Farmers are real experts, they are often outstanding in their fields.
What do you get if you cross a four-leaf clover with poison ivy?
A rash of good luck.
Do you need some encourage-mint?
What is the wise gardener's mantra?
Weed 'Em and Reap!
What kind of flowers bloom on your face? Tulips!
I’ve started to plant my herbs in alphabetical order. People ask me how I find the time. I tell them “it’s next to the sage”.
I started an insurance company for flower and gardening businesses...
It's called "oopsie daisies."
Don’t moss around.
I wasn’t all that interested in gardening, but I planted a few seeds, and it grew on me.
What do you call it when worms eat all of the plants and take over the world?
Global Worming.
A woman asks her neighbor, "Can I borrow your lawnmower?"
Her neighbor says, "No, he's not home yet"

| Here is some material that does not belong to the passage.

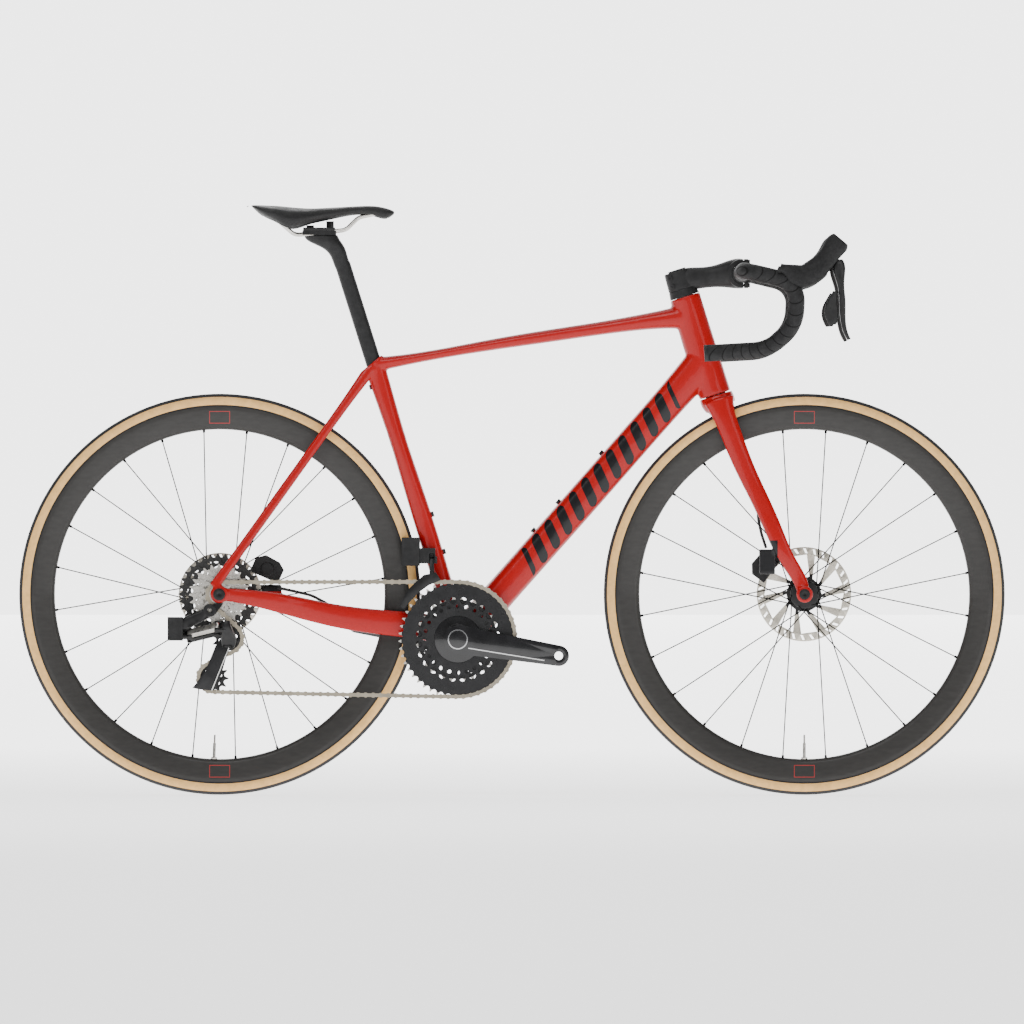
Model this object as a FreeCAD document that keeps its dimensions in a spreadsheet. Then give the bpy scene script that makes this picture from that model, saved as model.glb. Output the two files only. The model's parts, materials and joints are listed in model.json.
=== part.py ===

What did the pirate call his vegetable patch?
His garrrrgh-den.
I’m rooting for you!
Why didn’t the flower get to go out on a second date?
He was a garden variety.
All things must grass.
What do you call a book on underwater gardening?
A self-kelp book.
It’s party thyme.
She didn’t date the gardener. He was too rough around the hedges.
Garden centers are attempting to stem a fall in the sale of fresh flowers.